begin
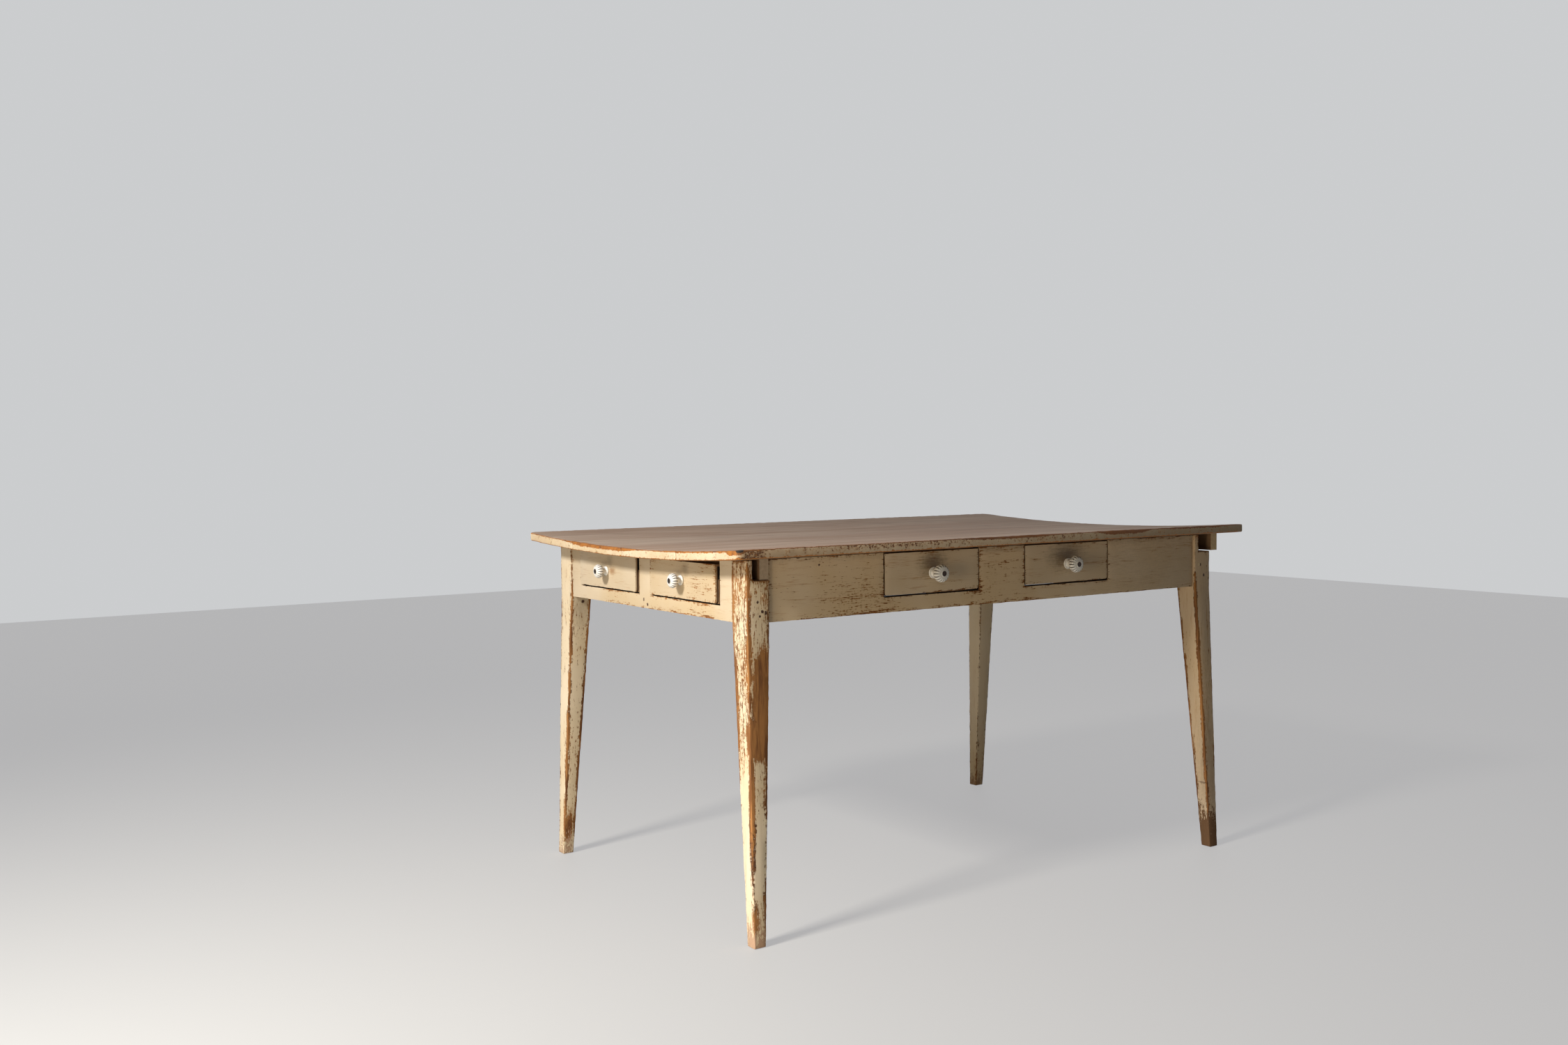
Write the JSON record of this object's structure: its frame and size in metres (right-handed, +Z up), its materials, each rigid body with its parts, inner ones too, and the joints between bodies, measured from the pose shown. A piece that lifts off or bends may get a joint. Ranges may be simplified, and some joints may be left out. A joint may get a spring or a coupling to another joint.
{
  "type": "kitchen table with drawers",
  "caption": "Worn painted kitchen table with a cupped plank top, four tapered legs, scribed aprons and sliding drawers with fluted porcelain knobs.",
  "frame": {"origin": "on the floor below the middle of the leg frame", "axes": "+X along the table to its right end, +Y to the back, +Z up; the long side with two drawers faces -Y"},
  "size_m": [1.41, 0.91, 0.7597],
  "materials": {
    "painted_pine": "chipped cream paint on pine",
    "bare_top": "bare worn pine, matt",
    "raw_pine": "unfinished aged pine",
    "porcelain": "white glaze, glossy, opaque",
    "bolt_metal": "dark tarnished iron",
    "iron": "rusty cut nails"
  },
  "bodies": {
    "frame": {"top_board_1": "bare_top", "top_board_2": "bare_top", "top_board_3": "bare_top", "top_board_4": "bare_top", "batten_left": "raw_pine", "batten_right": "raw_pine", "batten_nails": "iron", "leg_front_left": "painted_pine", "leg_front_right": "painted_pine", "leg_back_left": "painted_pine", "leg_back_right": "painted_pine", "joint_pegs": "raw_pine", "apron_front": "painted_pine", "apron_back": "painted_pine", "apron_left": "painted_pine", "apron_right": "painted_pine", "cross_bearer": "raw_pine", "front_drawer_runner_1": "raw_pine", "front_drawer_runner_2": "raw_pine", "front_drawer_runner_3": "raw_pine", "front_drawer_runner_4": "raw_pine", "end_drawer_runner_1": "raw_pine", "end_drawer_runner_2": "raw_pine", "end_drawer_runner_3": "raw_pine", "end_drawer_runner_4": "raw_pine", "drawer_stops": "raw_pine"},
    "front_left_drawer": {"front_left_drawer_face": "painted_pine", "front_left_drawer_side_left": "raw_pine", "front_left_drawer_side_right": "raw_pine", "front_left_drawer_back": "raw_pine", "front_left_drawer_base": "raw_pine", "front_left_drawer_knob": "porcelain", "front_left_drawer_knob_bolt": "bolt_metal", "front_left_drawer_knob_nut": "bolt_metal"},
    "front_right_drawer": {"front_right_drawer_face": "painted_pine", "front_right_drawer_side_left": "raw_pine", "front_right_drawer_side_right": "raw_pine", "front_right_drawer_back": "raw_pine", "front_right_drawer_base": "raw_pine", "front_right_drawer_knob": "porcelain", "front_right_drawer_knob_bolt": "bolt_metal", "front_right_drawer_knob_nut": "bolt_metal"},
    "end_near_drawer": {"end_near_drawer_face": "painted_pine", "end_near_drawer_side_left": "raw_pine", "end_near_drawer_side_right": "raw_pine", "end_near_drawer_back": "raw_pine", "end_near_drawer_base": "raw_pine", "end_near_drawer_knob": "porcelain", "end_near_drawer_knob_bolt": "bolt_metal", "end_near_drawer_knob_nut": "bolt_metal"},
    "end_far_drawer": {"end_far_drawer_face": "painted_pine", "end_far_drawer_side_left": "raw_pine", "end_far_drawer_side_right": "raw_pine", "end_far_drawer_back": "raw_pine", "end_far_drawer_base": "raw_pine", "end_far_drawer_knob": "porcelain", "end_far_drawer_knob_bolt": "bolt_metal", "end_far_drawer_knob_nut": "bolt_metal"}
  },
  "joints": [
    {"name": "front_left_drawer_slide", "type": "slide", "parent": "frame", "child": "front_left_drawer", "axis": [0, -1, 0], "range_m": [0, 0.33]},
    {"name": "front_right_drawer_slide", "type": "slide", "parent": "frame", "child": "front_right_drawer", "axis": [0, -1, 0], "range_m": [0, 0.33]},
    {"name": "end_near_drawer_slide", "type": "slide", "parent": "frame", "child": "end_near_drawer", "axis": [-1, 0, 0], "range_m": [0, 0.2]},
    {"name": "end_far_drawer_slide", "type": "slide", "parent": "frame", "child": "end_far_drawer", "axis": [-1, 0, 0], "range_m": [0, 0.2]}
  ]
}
end
Recopy the whole listing exactly.

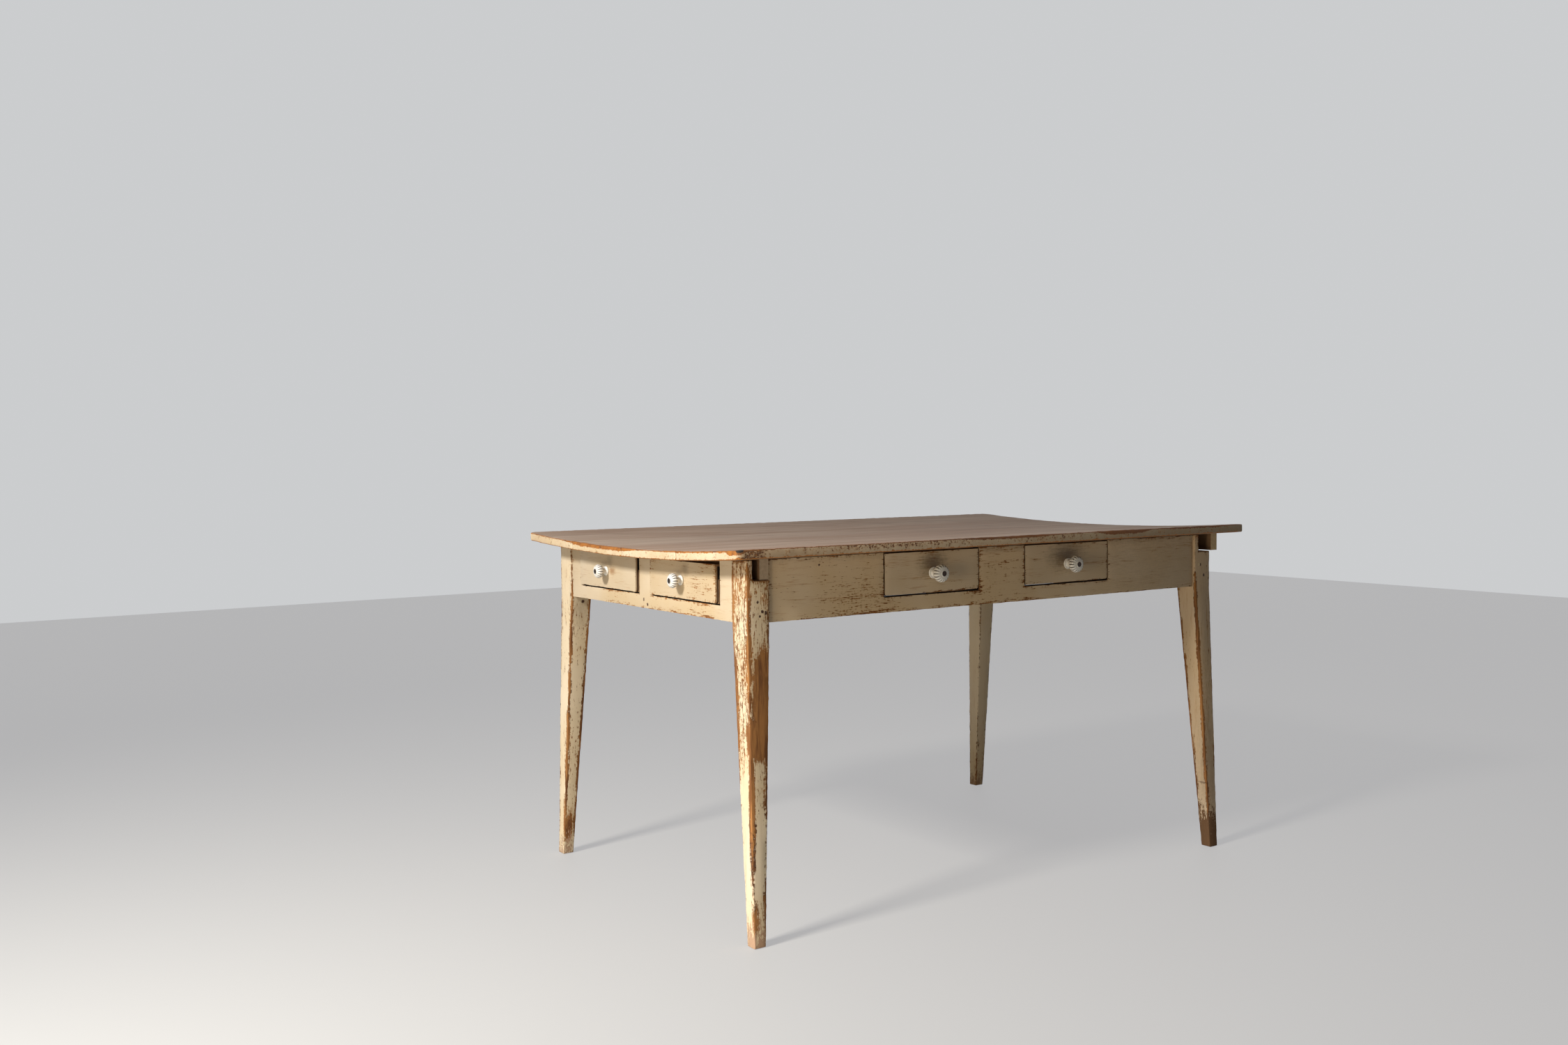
Write the JSON record of this object's structure: its frame and size in metres (right-handed, +Z up), its materials, each rigid body with its parts, inner ones too, and the joints between bodies, measured from the pose shown. A piece that lifts off or bends may get a joint. Ranges may be simplified, and some joints may be left out. A joint may get a spring or a coupling to another joint.
{
  "type": "kitchen table with drawers",
  "caption": "Worn painted kitchen table with a cupped plank top, four tapered legs, scribed aprons and sliding drawers with fluted porcelain knobs.",
  "frame": {"origin": "on the floor below the middle of the leg frame", "axes": "+X along the table to its right end, +Y to the back, +Z up; the long side with two drawers faces -Y"},
  "size_m": [1.41, 0.91, 0.7597],
  "materials": {
    "painted_pine": "chipped cream paint on pine",
    "bare_top": "bare worn pine, matt",
    "raw_pine": "unfinished aged pine",
    "porcelain": "white glaze, glossy, opaque",
    "bolt_metal": "dark tarnished iron",
    "iron": "rusty cut nails"
  },
  "bodies": {
    "frame": {"top_board_1": "bare_top", "top_board_2": "bare_top", "top_board_3": "bare_top", "top_board_4": "bare_top", "batten_left": "raw_pine", "batten_right": "raw_pine", "batten_nails": "iron", "leg_front_left": "painted_pine", "leg_front_right": "painted_pine", "leg_back_left": "painted_pine", "leg_back_right": "painted_pine", "joint_pegs": "raw_pine", "apron_front": "painted_pine", "apron_back": "painted_pine", "apron_left": "painted_pine", "apron_right": "painted_pine", "cross_bearer": "raw_pine", "front_drawer_runner_1": "raw_pine", "front_drawer_runner_2": "raw_pine", "front_drawer_runner_3": "raw_pine", "front_drawer_runner_4": "raw_pine", "end_drawer_runner_1": "raw_pine", "end_drawer_runner_2": "raw_pine", "end_drawer_runner_3": "raw_pine", "end_drawer_runner_4": "raw_pine", "drawer_stops": "raw_pine"},
    "front_left_drawer": {"front_left_drawer_face": "painted_pine", "front_left_drawer_side_left": "raw_pine", "front_left_drawer_side_right": "raw_pine", "front_left_drawer_back": "raw_pine", "front_left_drawer_base": "raw_pine", "front_left_drawer_knob": "porcelain", "front_left_drawer_knob_bolt": "bolt_metal", "front_left_drawer_knob_nut": "bolt_metal"},
    "front_right_drawer": {"front_right_drawer_face": "painted_pine", "front_right_drawer_side_left": "raw_pine", "front_right_drawer_side_right": "raw_pine", "front_right_drawer_back": "raw_pine", "front_right_drawer_base": "raw_pine", "front_right_drawer_knob": "porcelain", "front_right_drawer_knob_bolt": "bolt_metal", "front_right_drawer_knob_nut": "bolt_metal"},
    "end_near_drawer": {"end_near_drawer_face": "painted_pine", "end_near_drawer_side_left": "raw_pine", "end_near_drawer_side_right": "raw_pine", "end_near_drawer_back": "raw_pine", "end_near_drawer_base": "raw_pine", "end_near_drawer_knob": "porcelain", "end_near_drawer_knob_bolt": "bolt_metal", "end_near_drawer_knob_nut": "bolt_metal"},
    "end_far_drawer": {"end_far_drawer_face": "painted_pine", "end_far_drawer_side_left": "raw_pine", "end_far_drawer_side_right": "raw_pine", "end_far_drawer_back": "raw_pine", "end_far_drawer_base": "raw_pine", "end_far_drawer_knob": "porcelain", "end_far_drawer_knob_bolt": "bolt_metal", "end_far_drawer_knob_nut": "bolt_metal"}
  },
  "joints": [
    {"name": "front_left_drawer_slide", "type": "slide", "parent": "frame", "child": "front_left_drawer", "axis": [0, -1, 0], "range_m": [0, 0.33]},
    {"name": "front_right_drawer_slide", "type": "slide", "parent": "frame", "child": "front_right_drawer", "axis": [0, -1, 0], "range_m": [0, 0.33]},
    {"name": "end_near_drawer_slide", "type": "slide", "parent": "frame", "child": "end_near_drawer", "axis": [-1, 0, 0], "range_m": [0, 0.2]},
    {"name": "end_far_drawer_slide", "type": "slide", "parent": "frame", "child": "end_far_drawer", "axis": [-1, 0, 0], "range_m": [0, 0.2]}
  ]
}